▶ _WRITTEN TASK_: Set down the lines from the one containing "middle = Vector((outline.XMin" to the one containing "bpy.context.view_layer.update()", both lines included, exactly as they stand and with no other lines.

▶ _DATASET CONTENT_:
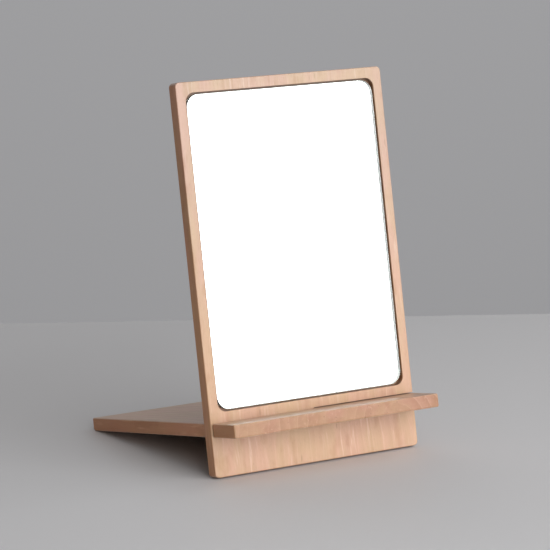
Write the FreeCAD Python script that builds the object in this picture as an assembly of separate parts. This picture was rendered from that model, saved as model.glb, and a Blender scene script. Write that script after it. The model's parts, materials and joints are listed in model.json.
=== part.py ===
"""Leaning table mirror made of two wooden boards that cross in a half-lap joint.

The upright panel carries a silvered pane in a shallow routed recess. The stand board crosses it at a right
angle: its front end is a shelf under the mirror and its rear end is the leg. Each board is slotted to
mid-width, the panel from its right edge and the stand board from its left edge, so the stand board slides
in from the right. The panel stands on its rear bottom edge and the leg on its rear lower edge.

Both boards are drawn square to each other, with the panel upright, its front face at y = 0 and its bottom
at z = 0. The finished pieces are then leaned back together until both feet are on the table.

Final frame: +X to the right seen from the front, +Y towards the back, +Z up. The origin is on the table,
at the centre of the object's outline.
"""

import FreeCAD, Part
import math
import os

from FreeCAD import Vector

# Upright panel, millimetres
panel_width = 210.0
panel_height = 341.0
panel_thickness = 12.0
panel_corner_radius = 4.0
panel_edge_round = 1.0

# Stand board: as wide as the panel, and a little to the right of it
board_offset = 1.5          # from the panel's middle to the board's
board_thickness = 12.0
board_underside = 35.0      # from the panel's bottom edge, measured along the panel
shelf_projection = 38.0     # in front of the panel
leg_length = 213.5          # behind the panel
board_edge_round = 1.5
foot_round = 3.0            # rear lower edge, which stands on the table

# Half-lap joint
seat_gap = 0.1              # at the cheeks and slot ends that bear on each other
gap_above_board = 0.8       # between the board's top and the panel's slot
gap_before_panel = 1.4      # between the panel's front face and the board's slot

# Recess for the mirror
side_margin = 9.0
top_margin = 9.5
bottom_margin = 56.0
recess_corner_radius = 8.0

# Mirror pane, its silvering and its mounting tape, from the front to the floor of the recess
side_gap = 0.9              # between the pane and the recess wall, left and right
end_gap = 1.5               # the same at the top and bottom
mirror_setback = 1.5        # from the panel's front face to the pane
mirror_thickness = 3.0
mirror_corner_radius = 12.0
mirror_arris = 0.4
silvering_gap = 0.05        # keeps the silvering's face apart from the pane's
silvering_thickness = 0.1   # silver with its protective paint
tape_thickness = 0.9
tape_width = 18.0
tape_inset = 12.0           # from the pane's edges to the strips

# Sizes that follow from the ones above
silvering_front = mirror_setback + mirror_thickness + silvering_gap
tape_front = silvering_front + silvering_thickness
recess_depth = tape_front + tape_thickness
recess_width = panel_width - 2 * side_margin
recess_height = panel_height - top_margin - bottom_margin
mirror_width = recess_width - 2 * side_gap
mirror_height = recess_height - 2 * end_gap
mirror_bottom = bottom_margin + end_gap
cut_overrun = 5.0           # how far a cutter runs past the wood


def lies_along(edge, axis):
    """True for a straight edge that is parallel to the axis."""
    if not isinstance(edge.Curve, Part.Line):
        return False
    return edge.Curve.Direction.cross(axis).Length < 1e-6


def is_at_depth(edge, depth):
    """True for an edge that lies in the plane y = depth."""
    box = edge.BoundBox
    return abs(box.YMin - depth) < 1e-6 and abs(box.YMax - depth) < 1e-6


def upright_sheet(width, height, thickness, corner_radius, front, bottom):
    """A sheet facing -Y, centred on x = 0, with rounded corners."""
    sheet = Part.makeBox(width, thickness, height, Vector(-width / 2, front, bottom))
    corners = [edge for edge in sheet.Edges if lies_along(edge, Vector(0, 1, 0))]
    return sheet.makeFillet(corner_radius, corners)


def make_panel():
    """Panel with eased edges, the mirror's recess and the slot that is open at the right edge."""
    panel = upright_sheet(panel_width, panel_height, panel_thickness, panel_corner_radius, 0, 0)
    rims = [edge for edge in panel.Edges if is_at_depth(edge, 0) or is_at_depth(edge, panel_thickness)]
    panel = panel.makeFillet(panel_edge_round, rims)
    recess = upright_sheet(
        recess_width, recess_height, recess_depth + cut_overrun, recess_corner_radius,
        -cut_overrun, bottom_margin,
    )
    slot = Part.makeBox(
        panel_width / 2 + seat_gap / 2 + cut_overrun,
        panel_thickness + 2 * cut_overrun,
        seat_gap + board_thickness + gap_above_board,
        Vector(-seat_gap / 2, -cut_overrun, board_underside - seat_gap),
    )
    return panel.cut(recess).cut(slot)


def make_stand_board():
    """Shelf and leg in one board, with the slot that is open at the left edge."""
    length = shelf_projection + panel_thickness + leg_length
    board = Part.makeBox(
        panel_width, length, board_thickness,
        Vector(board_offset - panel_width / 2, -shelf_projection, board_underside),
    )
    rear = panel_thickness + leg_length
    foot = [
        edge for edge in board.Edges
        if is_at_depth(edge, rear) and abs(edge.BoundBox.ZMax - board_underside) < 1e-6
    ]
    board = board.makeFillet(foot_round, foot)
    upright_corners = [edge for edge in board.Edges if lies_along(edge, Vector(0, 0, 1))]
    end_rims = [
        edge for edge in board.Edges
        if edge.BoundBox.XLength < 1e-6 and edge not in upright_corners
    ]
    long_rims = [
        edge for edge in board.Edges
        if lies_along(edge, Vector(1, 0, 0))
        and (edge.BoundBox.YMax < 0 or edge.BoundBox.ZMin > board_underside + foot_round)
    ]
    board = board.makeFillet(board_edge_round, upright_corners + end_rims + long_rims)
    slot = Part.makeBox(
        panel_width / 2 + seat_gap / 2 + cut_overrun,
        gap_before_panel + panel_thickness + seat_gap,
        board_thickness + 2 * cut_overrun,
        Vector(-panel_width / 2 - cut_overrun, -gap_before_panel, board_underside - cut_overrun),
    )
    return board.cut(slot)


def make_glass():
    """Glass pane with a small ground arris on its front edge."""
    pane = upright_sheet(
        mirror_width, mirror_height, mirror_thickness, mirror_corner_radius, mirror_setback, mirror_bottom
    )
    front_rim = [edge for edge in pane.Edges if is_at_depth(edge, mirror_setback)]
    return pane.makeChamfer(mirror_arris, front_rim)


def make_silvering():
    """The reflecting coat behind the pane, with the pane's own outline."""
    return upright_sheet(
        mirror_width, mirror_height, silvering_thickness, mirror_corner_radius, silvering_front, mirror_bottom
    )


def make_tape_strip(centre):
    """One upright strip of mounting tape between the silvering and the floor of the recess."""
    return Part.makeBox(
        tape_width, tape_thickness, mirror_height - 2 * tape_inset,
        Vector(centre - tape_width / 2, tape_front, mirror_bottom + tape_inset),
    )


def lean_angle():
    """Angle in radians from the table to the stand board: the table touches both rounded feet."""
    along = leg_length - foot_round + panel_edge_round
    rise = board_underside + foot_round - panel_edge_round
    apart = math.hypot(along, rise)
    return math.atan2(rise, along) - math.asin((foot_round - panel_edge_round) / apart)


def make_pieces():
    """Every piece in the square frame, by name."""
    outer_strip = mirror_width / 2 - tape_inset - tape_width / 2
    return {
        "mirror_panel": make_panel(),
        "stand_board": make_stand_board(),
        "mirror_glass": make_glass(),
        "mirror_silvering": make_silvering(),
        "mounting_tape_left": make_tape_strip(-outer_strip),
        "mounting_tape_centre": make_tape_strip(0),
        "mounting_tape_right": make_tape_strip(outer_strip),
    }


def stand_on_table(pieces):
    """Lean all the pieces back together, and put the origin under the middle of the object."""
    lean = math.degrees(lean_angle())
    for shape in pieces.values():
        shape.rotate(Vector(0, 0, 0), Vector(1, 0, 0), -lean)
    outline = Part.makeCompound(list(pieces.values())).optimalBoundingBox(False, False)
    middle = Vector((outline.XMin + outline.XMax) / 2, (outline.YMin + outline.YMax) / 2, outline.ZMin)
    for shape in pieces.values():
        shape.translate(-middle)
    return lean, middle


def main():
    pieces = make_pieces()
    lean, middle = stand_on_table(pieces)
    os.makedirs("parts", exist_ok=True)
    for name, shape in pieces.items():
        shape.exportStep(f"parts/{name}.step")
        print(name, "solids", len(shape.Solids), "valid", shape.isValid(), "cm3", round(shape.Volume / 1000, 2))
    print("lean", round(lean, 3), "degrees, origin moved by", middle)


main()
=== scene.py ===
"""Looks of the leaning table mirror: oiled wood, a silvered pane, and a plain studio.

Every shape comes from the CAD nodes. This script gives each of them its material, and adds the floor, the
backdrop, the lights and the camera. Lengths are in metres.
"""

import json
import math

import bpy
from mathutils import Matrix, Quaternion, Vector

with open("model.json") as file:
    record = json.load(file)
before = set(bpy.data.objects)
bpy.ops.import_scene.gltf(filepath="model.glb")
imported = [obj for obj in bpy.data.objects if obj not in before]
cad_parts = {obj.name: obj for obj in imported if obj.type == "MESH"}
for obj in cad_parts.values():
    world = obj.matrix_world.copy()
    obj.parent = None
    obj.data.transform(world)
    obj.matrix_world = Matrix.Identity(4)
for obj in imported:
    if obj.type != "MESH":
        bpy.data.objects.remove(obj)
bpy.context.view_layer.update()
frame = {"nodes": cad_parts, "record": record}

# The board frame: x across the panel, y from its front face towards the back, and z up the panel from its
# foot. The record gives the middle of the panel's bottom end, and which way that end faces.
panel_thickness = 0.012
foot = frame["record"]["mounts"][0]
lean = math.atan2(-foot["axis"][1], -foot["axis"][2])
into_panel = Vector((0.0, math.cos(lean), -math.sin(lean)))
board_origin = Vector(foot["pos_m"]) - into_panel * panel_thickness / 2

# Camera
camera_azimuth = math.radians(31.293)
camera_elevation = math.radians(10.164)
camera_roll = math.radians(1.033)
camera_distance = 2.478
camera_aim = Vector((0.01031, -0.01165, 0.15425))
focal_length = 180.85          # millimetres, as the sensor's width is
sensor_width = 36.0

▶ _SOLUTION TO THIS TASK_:
    middle = Vector((outline.XMin + outline.XMax) / 2, (outline.YMin + outline.YMax) / 2, outline.ZMin)
    for shape in pieces.values():
        shape.translate(-middle)
    return lean, middle


def main():
    pieces = make_pieces()
    lean, middle = stand_on_table(pieces)
    os.makedirs("parts", exist_ok=True)
    for name, shape in pieces.items():
        shape.exportStep(f"parts/{name}.step")
        print(name, "solids", len(shape.Solids), "valid", shape.isValid(), "cm3", round(shape.Volume / 1000, 2))
    print("lean", round(lean, 3), "degrees, origin moved by", middle)


main()
=== scene.py ===
"""Looks of the leaning table mirror: oiled wood, a silvered pane, and a plain studio.

Every shape comes from the CAD nodes. This script gives each of them its material, and adds the floor, the
backdrop, the lights and the camera. Lengths are in metres.
"""

import json
import math

import bpy
from mathutils import Matrix, Quaternion, Vector

with open("model.json") as file:
    record = json.load(file)
before = set(bpy.data.objects)
bpy.ops.import_scene.gltf(filepath="model.glb")
imported = [obj for obj in bpy.data.objects if obj not in before]
cad_parts = {obj.name: obj for obj in imported if obj.type == "MESH"}
for obj in cad_parts.values():
    world = obj.matrix_world.copy()
    obj.parent = None
    obj.data.transform(world)
    obj.matrix_world = Matrix.Identity(4)
for obj in imported:
    if obj.type != "MESH":
        bpy.data.objects.remove(obj)
bpy.context.view_layer.update()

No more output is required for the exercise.